Premium on Early Retirement of Debt
Premium on early retirement of debt in 2010 included $66 million of expenses associated with the repurchase of $1,000
million indebtedness prior to maturity.
Effective Tax Rate
The Company's effective tax rate of 36.2% for 2011 and 35.8% for 2010 differ from the federal income tax statutory rate
of 35%, and on a comparative basis, principally because of the effect of state and local income taxes, including the settlement
of various tax issues and tax examinations.
Guidance
Based on its assessment of current and anticipated market conditions and its recent performance, the Company's 2013
assumptions include:
Comparable sales increase in 2013 of approximately 3.5% from 2012 levels;
Diluted earnings per share of $3.90 to $3.95;
Funding contribution to the Pension Plan of $150 million; and
Capital expenditures of approximately $925 million.
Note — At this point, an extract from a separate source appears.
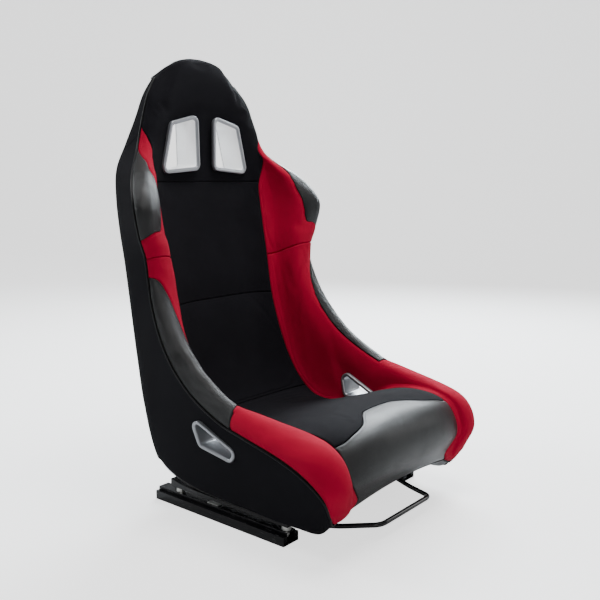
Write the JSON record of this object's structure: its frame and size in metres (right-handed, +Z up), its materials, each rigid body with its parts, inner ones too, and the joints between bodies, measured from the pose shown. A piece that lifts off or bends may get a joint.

The Company's budgeted capital expenditures are primarily related to store remodels, maintenance, the renovation of
Macy's Herald Square, technology and omnichannel investments, and distribution network improvements. The Company has
announced that in 2013 it intends to open new Macy's stores in Victorville, CA, Gurnee, IL, and Las Vegas, NV, a Macy's
replacement store in Bay Shore, NY, a new Bloomingdale's store in Glendale, CA, and a Bloomingdale's Outlet store in
Rosemont, IL. In addition, 2014 will include new Macy's stores in the Bronx, NY, Sarasota, FL, Las Vegas, NV, and a
Bloomingdale's replacement store in Palo Alto, CA. Management presently anticipates funding such expenditures with cash on
hand and cash from operations.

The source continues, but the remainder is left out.